When you see a clinical psychologist for the first time you’ll spend most of the session providing an overview of your issues.  Some background information will be needed as well.  The clinical psychologist will try to form a picture about your concerns, and to start planning the best approach.  Sometimes you’ll be able to establish goals of treatment by the end of the first session, though that will often only happen in the second session.  You’ll get some feedback from the psychologist, including an estimate of how many sessions are likely to be needed.  A brief description of treatment will be provided, and you’ll generally get some tasks to complete before the next session – it might be to complete a questionnaire, or to note down thoughts or emotions.  Remember that the psychologist doesn’t know you yet, so the first session is really for the psychologist to conduct an assessment rather than to provide treatment straight away.  You’ll have plenty of opportunity to ask any questions.

Session 2 and on

If you didn’t have enough time in the first session to establish goals, or if there are other questions that need to be answered, the second session should see that covered.  From session 2 is when you really start to learn.  And change.  Sessions will typically begin with a quick review of the previous week; this is to gauge where you’re at, and to see if there have been any major incidents.  A proposed agenda for the session is briefly discussed, though sessions can focus on unplanned topics if they’re worthwhile.  Towards the end of each session you’ll generally get some form of homework, possibly extending work done in the session, or putting into practice something that’s been discussed.  Every few sessions there’ll be a review of the goals to see whether you’re making progress.
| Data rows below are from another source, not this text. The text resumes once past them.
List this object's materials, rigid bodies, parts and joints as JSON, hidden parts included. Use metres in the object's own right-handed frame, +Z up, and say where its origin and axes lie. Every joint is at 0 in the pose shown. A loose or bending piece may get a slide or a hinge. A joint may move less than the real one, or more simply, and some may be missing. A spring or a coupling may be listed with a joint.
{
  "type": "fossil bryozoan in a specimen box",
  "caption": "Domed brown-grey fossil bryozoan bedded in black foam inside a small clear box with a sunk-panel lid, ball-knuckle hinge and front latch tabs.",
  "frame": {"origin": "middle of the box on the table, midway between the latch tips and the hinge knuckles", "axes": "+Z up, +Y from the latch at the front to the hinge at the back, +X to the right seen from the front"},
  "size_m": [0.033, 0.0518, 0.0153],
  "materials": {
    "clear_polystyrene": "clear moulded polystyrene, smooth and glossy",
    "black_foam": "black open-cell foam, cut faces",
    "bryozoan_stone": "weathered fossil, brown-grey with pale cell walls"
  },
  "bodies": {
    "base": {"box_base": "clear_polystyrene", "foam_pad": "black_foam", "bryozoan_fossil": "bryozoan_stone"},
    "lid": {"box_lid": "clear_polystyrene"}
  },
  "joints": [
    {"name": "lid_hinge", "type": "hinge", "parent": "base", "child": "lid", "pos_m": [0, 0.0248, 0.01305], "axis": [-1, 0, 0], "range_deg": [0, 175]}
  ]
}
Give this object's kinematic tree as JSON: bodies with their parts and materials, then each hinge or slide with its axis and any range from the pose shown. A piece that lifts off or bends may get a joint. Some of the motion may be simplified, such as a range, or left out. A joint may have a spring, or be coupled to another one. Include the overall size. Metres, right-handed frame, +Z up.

While the content of sessions will depend on your own life history and personality, and the type of problems that you want help with, there are some features that you can expect.  Cognitive and behavioural approaches assume that emotional and behavioural problems are learned patterns of thinking and acting.  We form assumptions about ourselves and about the world in which we live as a way of simplifying life.  By and large these assumptions save us a lot of time because we don’t have to analyse everything from scratch.  But sometimes those assumptions are incorrect, yet we hang on to them.  When we are challenged in some way, those assumptions are activated, resulting in negative thinking and emotions to suit, whether that be anger, depression, anxiety, jealousy and so on.  Therapy teaches you to identify your negative thoughts, and strategies to be more realistic in your thinking. The underlying unhelpful assumptions are also worked on to help you avoid the same trap in the future. Behaviours that end up making matters worse are identified, and more helpful ways of responding are learned.  There’s a lot more to it than that, but that’s a broad-brush overview of what happens in the majority of sessions.  Most people are seen weekly for the bulk of psychotherapy.

Ending therapy

Treatment is usually around 8 to 10 sessions, though sometimes it’s quicker, and sometimes longer term.  Cognitive behavioural approaches teach you the skills to keep yourself mentally healthy, and to increase your confidence that you can manage on your own.  Often “booster” sessions are scheduled to make sure that you’re on track, say one month and 3 months after treatment has largely ended.  Of course help is available if things change and you need help, or you need to deal with a different problem.  Having clearly defined goals helps in knowing when it’s time to end.